Fahmy Al-Zaarir, a senior Fatah official, wrote on his official Facebook page that there were two options for a replacement for Fayyad, a former International Monetary Fund economist who never established his own power base.

“Either a government headed by the president as a substantial step towards concluding reconciliation …, or a national government in the West Bank that should be led by a member of Fatah’s Central committee,” he wrote.

One such contender would be Mohammed Shtayyeh, a senior Fatah leader and influential government economist.

Fayyad himself remains determined to quit, whatever happens in coming weeks, fed up with months of political infighting and angered that Abbas did not do more to shield him from criticism.

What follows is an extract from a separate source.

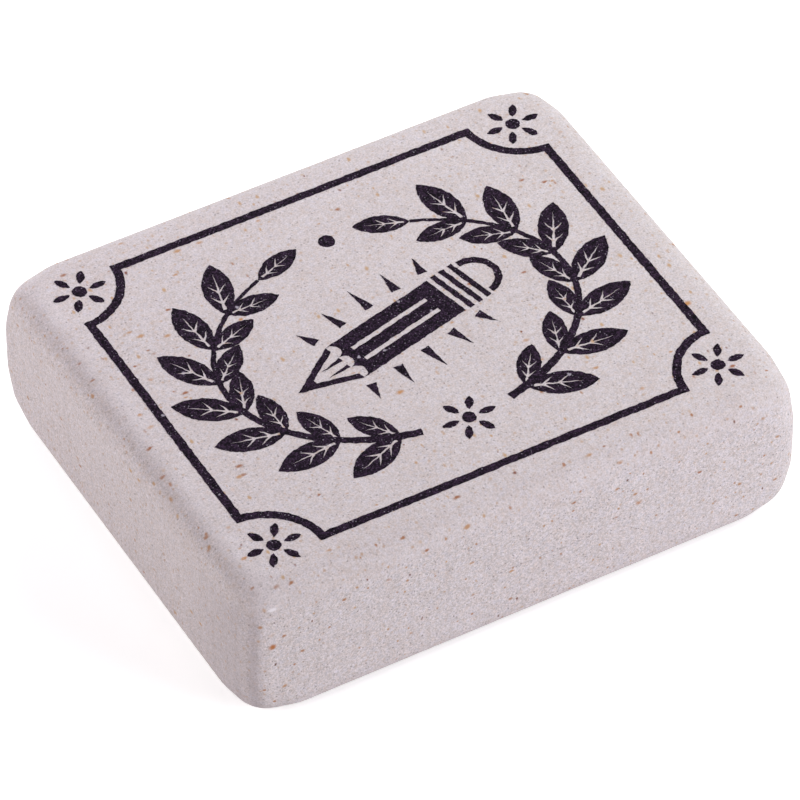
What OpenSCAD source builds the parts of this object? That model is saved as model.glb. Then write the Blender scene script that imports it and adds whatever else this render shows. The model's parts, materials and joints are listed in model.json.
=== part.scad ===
// Rubber eraser: one moulded block of natural rubber with worn, rounded edges.
// Its top face carries a stamped ornament in dark ink: a frame line with bitten
// corners, a leaf wreath and a pencil. The block rests on its bottom face, with
// the origin in the middle of that face, +X along its length and +Z up.

/* [Block] */
// Length of the block
block_length = 40; // [38:0.5:60]
// Width of the block
block_width = 33.8; // [32:0.2:50]
// Thickness of the block
block_thickness = 11.3; // [9:0.1:20]
// Rounding of the block's edges
edge_radius = 1.8; // [0.8:0.1:2.2]
// Rounding of its corners, which wear rounder than the edges
corner_radius = 2.5; // [2.3:0.1:3]
// Distance from a corner over which the wear fades into the edge's own rounding
corner_reach = 4; // [3.5:0.1:4.4]

/* [Ink and frame] */
// Thickness of the ink film
ink_thickness = 0.04; // [0.02:0.01:0.1]
// Bare rubber between the frame line and the rounding of the edge
frame_margin = 1.2; // [1:0.1:1.6]
// Width of the frame line
frame_line = 0.6; // [0.3:0.05:0.8]
// Radius of the bites out of the frame's corners
frame_bite = 3.8; // [3.6:0.1:4.2]
// Radius of the flower in each bite, from its middle to a petal's tip
flower_radius = 1.9; // [1.2:0.1:2]

/* [Wreath] */
// Gap between the frame line and the tips of the outer leaves
wreath_gap = 0.5; // [0.3:0.1:1]
// Pairs of leaves on each branch
leaf_pairs = 7; // [4:1:8]
// Length of a leaf
leaf_length = 4.7; // [3:0.1:4.8]
// Width of a leaf
leaf_width = 2; // [1.2:0.1:2.2]
// Angle between a leaf and its stem
leaf_splay = 38; // [25:1:42]
// Width of the bare vein in a leaf
vein_width = 0.22; // [0.15:0.01:0.3]
// Width of the stem
stem_width = 0.6; // [0.4:0.05:0.7]
// Size of the inner leaves against the outer ones
inner_leaf_share = 0.8; // [0.6:0.05:0.9]

/* [Pencil] */
// Length of the pencil from its point to its eraser end
pencil_length = 17; // [14:0.5:17.5]
// Width of the pencil
pencil_width = 3.6; // [2.5:0.1:3.8]
// Slant of the pencil
pencil_slant = 14; // [0:1:18]
// Length of its sharpened cone
cone_length = 4; // [3:0.1:4.5]
// Width of its drawn lines
pencil_line = 0.5; // [0.3:0.05:0.6]
// Length of the ferrule
ferrule_length = 2.2; // [1.6:0.1:2.6]
// Number of shine strokes above the pencil, and below it
shine_strokes = 5; // [1:2:7]

/* [Hidden] */

$fn = 48;
rubber_colour = "#cfc3c5";
ink_colour = "#28212d";

// Half sizes of the block
half_size = [block_length, block_width, block_thickness] / 2;
ball_facets = 32;

// Half sizes of the frame line's outer edge on the flat of the top face
frame_x = half_size.x - edge_radius - frame_margin;
frame_y = half_size.y - edge_radius - frame_margin;

// Half axes of the oval that the two stems follow
leaf_reach = leaf_length * sin(leaf_splay) + leaf_width / 2 * cos(leaf_splay);
wreath_x = frame_x - frame_line - wreath_gap - leaf_reach;
wreath_y = frame_y - frame_line - wreath_gap - leaf_reach;
// The stems start this far from the bottom of the oval and stop this far from its top
branch_start = 15;
branch_end = 27;
branch_points = 40;
// Bare length of stem below the first leaves, in gaps between leaves
first_leaf = 0.35;
top_dot = 1.1;
// Half widths of a stem at its foot and at its tip, as shares of its width
stem_foot = 0.5;
stem_tip = 0.2;
// Shares of a leaf's length: where its midrib starts, how long that is, and the
// pitch of the side veins along it
midrib_start = 0.1;
vein_share = 0.72;
side_vein_pitch = 0.22;
// Side veins to each side, with their length as a share of the leaf's width and
// their width as a share of the midrib's
side_veins = 2;
side_vein_slant = 40;
side_vein_reach = 0.5;
side_vein_thinning = 0.8;
// A flower's petals, with their length and its dot as shares of its radius
flower_petals = 6;
flower_gap = 0.35;
petal_share = 0.62;
petal_shape = 0.46;
flower_dot = 0.25;

// Sizes inside the pencil, from its point at x = 0
point_length = 0.36 * cone_length;
body_end = pencil_length - ferrule_length - pencil_width * 0.55;
// Faces of the body that show, each with a scallop where it is sharpened
pencil_faces = 3;
face_width = pencil_width / pencil_faces;
face_line = 0.32;
// Strokes of wood grain, the share of the cone that they take and their spread
grain_strokes = 2;
grain_reach = 0.42;
grain_spread = 0.6;
grain_width = 0.7 * pencil_line;
// Bands of the ferrule: the share of the pitch that is inked, and how far they
// stand past the body on each side
ferrule_bands = 3;
band_share = 0.55;
band_overhang = 0.1;
shine_length = 2.1;
shine_width = 0.7;
shine_clearance = 0.7;
shine_pitch = 2.3;
// Turn from each stroke to the next, and the share of its length that it loses
shine_fan = 9;
shine_shortening = 0.14;

// A ball whose poles and equator lie exactly at its radius
module ball(radius) {
    rotate_extrude($fn = ball_facets) intersection() {
        circle(radius, $fn = ball_facets);
        translate([0, -radius]) square([radius, 2 * radius]);
    }
}

// The balls that shape one corner, with that corner of the block at the origin:
// one in the corner itself, and one where each of its three edges begins
module corner_balls() {
    translate(-corner_radius * [1, 1, 1]) ball(corner_radius);
    for (reach = [
        [corner_reach, edge_radius, edge_radius],
        [edge_radius, corner_reach, edge_radius],
        [edge_radius, edge_radius, corner_reach]
    ])
        translate(-reach) ball(edge_radius);
}

module eraser_block() {
    color(rubber_colour) translate([0, 0, half_size.z]) hull()
        for (x = [0, 1], y = [0, 1], z = [0, 1])
            mirror([x, 0, 0]) mirror([0, y, 0]) mirror([0, 0, z])
                translate(half_size) corner_balls();
}

// A pointed leaf along +X from its base at the origin: two arcs that meet in points
module lens(length, width) {
    arc_radius = (length * length / 4 + width * width / 4) / width;
    intersection() {
        translate([length / 2, width / 2 - arc_radius]) circle(arc_radius, $fn = 96);
        translate([length / 2, arc_radius - width / 2]) circle(arc_radius, $fn = 96);
    }
}

// A stroke along +X that narrows from this width at its base to a point
module taper(length, width) {
    polygon([[0, -width / 2], [length, 0], [0, width / 2]]);
}

// A leaf with a bare midrib and side veins
module leaf() {
    difference() {
        lens(leaf_length, leaf_width);
        translate([leaf_length * midrib_start, 0]) taper(leaf_length * vein_share, vein_width);
        for (side = [-1, 1], vein = [1 : side_veins])
            translate([leaf_length * side_vein_pitch * vein, 0])
                rotate(side * side_vein_slant)
                    taper(leaf_width * side_vein_reach, vein_width * side_vein_thinning);
    }
}

// Point of the right-hand stem, at this angle round the oval from its bottom
function stem_point(angle) = [wreath_x * sin(angle), -wreath_y * cos(angle)];
// Heading of the stem there
function stem_heading(angle) = atan2(wreath_y * sin(angle), wreath_x * cos(angle));
function branch_angle(share) = branch_start + (180 - branch_start - branch_end) * share;
function beside(angle, offset) =
    stem_point(angle) + offset * [-sin(stem_heading(angle)), cos(stem_heading(angle))];

// Half the width of a stem, at this share of its length
function stem_half(share) = stem_width * (stem_foot + (stem_tip - stem_foot) * share);

// The stem narrows towards its tip
module stem() {
    shares = [for (i = [0 : branch_points]) i / branch_points];
    inner = [for (share = shares) beside(branch_angle(share), stem_half(share))];
    outer = [for (share = shares) beside(branch_angle(1 - share), -stem_half(1 - share))];
    polygon(concat(inner, outer));
}

// One branch of the wreath: stem, leaves in pairs and a leaf at the tip
module branch() {
    stem();
    for (i = [0 : leaf_pairs - 1]) {
        base = branch_angle((i + first_leaf) / (leaf_pairs + first_leaf));
        translate(stem_point(base)) rotate(stem_heading(base)) {
            rotate(-leaf_splay) leaf();
            rotate(leaf_splay) scale(inner_leaf_share) leaf();
        }
    }
    translate(stem_point(branch_angle(1))) rotate(stem_heading(branch_angle(1)))
        scale(inner_leaf_share) leaf();
}

// Small ornaments in the wreath's two gaps: a flower below, a dot above
module wreath_ends() {
    translate([0, -wreath_y]) flower();
    translate([0, wreath_y]) circle(d = top_dot);
}

// The frame line: a rectangle with a round bite out of each corner
module frame_field(inset) {
    difference() {
        square([2 * (frame_x - inset), 2 * (frame_y - inset)], center = true);
        for (x = [-frame_x, frame_x], y = [-frame_y, frame_y])
            translate([x, y]) circle(frame_bite + inset);
    }
}

module frame() {
    difference() {
        frame_field(0);
        frame_field(frame_line);
    }
}

// A flower of pointed petals round a dot
module flower() {
    petal_length = flower_radius * petal_share;
    for (i = [0 : flower_petals - 1])
        rotate(i * 360 / flower_petals)
            translate([flower_radius - petal_length, 0])
                lens(petal_length, petal_length * petal_shape);
    circle(flower_radius * flower_dot);
}

module flowers() {
    inset = (frame_bite - flower_radius - flower_gap) / sqrt(2);
    for (x = [-1, 1], y = [-1, 1])
        translate([x * (frame_x - inset), y * (frame_y - inset)]) flower();
}

// The pencil, its point at the origin and its eraser end along +X
module pencil() {
    half = pencil_width / 2;
    point_half = half * point_length / cone_length;
    polygon([[0, 0], [point_length, -point_half], [point_length, point_half]]);
    // Edges of the bare wood
    for (side = [-1, 1])
        polygon([
            [point_length, side * point_half],
            [cone_length, side * half],
            [cone_length, side * (half - pencil_line)],
            [point_length, side * (point_half - pencil_line)]
        ]);
    // Grain of the wood
    for (i = [1 : grain_strokes])
        translate([cone_length, half * (2 * i / (grain_strokes + 1) - 1) * grain_spread])
            rotate(180) taper(cone_length * grain_reach, grain_width);
    // Painted body, scalloped where it is sharpened, with bare lines between its faces
    difference() {
        translate([cone_length, -half]) square([body_end - cone_length, pencil_width]);
        for (i = [0 : pencil_faces - 1])
            translate([cone_length, face_width * (i + 0.5) - half]) circle(face_width / 2);
        for (i = [1 : pencil_faces - 1])
            translate([cone_length + face_width, face_width * i - half - face_line / 2])
                square([body_end - cone_length - 2 * face_width, face_line]);
    }
    // Ferrule
    band_pitch = ferrule_length / ferrule_bands;
    for (i = [0 : ferrule_bands - 1])
        translate([body_end + band_pitch * (i + 1 - band_share), -half - band_overhang])
            square([band_pitch * band_share, pencil_width + 2 * band_overhang]);
    // Round end, drawn in outline
    translate([body_end + ferrule_length + pencil_line / 2, 0]) difference() {
        round_end(half);
        round_end(half - pencil_line);
    }
}

// A half disc that bulges to +X
module round_end(radius) {
    intersection() {
        circle(radius);
        translate([0, -radius]) square([radius, 2 * radius]);
    }
}

// Short tapered strokes that fan out on both sides of the pencil
module shine() {
    middle = (shine_strokes - 1) / 2;
    for (side = [-1, 1], i = [0 : shine_strokes - 1])
        translate([(i - middle) * shine_pitch, side * (pencil_width / 2 + shine_clearance)])
            rotate(side * (90 - (i - middle) * shine_fan))
                taper(shine_length * (1 - shine_shortening * abs(i - middle)), shine_width);
}

module printed_design() {
    color(ink_colour) translate([0, 0, block_thickness])
        linear_extrude(height = ink_thickness) {
            frame();
            flowers();
            branch();
            mirror([1, 0]) branch();
            wreath_ends();
            rotate(pencil_slant) {
                translate([-pencil_length / 2, 0]) pencil();
                shine();
            }
        }
}

eraser_block();
printed_design();
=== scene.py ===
import json
import math

import bpy
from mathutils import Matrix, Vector

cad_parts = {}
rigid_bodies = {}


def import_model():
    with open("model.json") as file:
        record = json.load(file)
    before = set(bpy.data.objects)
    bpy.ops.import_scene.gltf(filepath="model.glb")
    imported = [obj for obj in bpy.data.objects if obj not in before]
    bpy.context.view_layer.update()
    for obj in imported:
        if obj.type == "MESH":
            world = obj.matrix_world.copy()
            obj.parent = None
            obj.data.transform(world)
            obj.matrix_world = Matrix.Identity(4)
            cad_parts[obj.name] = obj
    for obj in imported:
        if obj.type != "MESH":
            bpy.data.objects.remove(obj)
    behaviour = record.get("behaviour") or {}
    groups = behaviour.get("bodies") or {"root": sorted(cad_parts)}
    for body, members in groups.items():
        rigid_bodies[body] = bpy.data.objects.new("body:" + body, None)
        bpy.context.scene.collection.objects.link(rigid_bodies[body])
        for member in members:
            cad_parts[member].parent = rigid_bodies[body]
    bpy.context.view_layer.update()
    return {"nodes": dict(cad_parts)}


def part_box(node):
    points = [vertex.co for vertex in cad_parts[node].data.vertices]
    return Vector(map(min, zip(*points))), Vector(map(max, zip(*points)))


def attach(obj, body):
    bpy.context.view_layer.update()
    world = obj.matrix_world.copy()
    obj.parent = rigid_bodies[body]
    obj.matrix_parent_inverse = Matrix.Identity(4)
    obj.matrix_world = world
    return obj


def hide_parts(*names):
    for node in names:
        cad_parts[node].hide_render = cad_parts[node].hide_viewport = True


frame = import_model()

mm = 0.001
mergeReach = 0.002 * mm  # corners nearer than this become one
blockLow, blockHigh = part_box("eraser_block")
inkLow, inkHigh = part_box("printed_design")
blockMiddle = (blockLow + blockHigh) / 2


def deselectAll():
    for thing in bpy.context.scene.objects:
        thing.select_set(False)


def pick(piece):  # makes one piece the only selected and the active one
    deselectAll()
    piece.select_set(True)
    bpy.context.view_layer.objects.active = piece


def copyOfNode(nodeName, pieceName):
    # a copy of a CAD node's mesh as a piece of its own, its loose triangles merged
    piece = bpy.data.objects.new(pieceName, frame["nodes"][nodeName].data.copy())
    bpy.context.scene.collection.objects.link(piece)
    piece.data.materials.clear()
    pick(piece)
    bpy.ops.object.mode_set(mode="EDIT")
    bpy.ops.mesh.select_all(action="SELECT")
    bpy.ops.mesh.remove_doubles(threshold=mergeReach)
    bpy.ops.object.mode_set(mode="OBJECT")
    return piece


def applyModifier(piece, kind, **settings):
    modifier = piece.modifiers.new(kind.lower(), kind)
    for name, value in settings.items():
        setattr(modifier, name, value)
    pick(piece)
    bpy.ops.object.modifier_apply(modifier=modifier.name)


def displace(piece, texture, reach, still, way="NORMAL"):
    # moves the surface; where the texture is as bright as still, it stays
    applyModifier(
        piece, "DISPLACE", texture=texture, strength=reach, mid_level=still,
        direction=way, texture_coords="LOCAL",
    )


def clouds(name, size, depth):  # soft noise for a Displace modifier
    texture = bpy.data.textures.new(name, "CLOUDS")
    texture.noise_scale = size
    texture.noise_depth = depth
    texture.noise_basis = "ORIGINAL_PERLIN"
    return texture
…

Confidants of the prime minister say Abbas and his party resented Fayyad’s strong rapport with Western leaders and found him an easy lightning rod for criticism of economic woes tied to factors beyond his control, such as the Israeli occupation.

“Fayyad’s problems with Fatah led to his resignation and the presence of power centres within Fatah forced him to leave,” analyst Abdel-Majid Sweilim said.

However, few will covet Fayyad’s post.

“It is a very difficult situation. The economy cannot realise its potential under the occupation. It will stay like that for as long as the Israelis maintain their restrictions,” former Finance Minister Nabil Qassis told Reuters.

Israel’s security cordon around Gaza and its security restrictions in the West Bank limit the scope for a viable Palestinian economy and contribute to an unemployment rate of almost 25 percent, the World Bank said last month.